If the calculated velocities do not conserve mass, they are updated and the all the above procedures are repeated. Take the velocities defined at the above three locations as an example, they are updated as follows:

$$\begin{gathered} u_{x}^{*}={u_x}+\frac{{{\alpha _x}}}{{4\mu \varepsilon }}\left( {{p^{i - 1,j,k}} - {p^{i,j,k}}} \right), \hfill \\ u_{y}^{*}={u_y}+\frac{{{\alpha _y}}}{{4\mu \varepsilon }}\left( {{p^{i,j - 1,k}} - {p^{i,j,k}}} \right), \hfill \\ u_{z}^{*}={u_z}+\frac{{{\alpha _z}}}{{4\mu \varepsilon }}\left( {{p^{i,j,k - 1}} - {p^{i,j,k}}} \right), \hfill \\ \end{gathered}$$

(16)

where α_x, α_y and α_z are relaxing parameters.
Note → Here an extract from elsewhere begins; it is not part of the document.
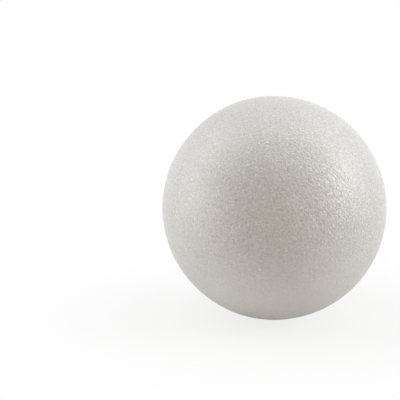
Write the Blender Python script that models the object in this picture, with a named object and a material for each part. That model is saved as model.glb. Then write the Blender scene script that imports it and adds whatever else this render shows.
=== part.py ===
"""Polystyrene ball for craft work: one solid ball of white foam.

Metres, +Z up. The origin is the ball's centre. The ball touches a table at a single point,
straight below its centre, which the empty rest_point marks.
"""

import bpy

# Driving dimension
BALL_DIAMETER = 0.100

BALL_RADIUS = BALL_DIAMETER / 2

# The ball starts as an icosahedron, and each level cuts every triangle into four. Level 5 has
# 5120 even facets, whose middles lie about 0.1 % of the radius inside the true sphere. It also
# has a corner on each axis, so the model is exactly one diameter long, deep and high.
FACET_LEVEL = 5

FOAM_COLOUR = (0.80, 0.79, 0.76, 1.0)
FOAM_ROUGHNESS = 0.55


def clear_scene():
    """Removes whatever the startup file holds."""
    for obj in list(bpy.data.objects):
        bpy.data.objects.remove(obj)


def new_collection(name):
    """A collection of that name in the scene."""
    collection = bpy.data.collections.new(name)
    bpy.context.scene.collection.children.link(collection)
    return collection


def foam_material():
    """White foam: matt, with the slight gloss of its clear cell walls."""
    material = bpy.data.materials.new("white_foam")
    material.use_nodes = True
    shader = material.node_tree.nodes["Principled BSDF"]
    shader.inputs["Base Color"].default_value = FOAM_COLOUR
    shader.inputs["Roughness"].default_value = FOAM_ROUGHNESS
    shader.inputs["Metallic"].default_value = 0.0
    material.diffuse_color = FOAM_COLOUR
    return material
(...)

The updated velocities are then used to calculate the pressure by solving Eq. (15), the results from which are used to update the velocity by solving (12)–(14). This loop continues until the mass conservation criterion was met.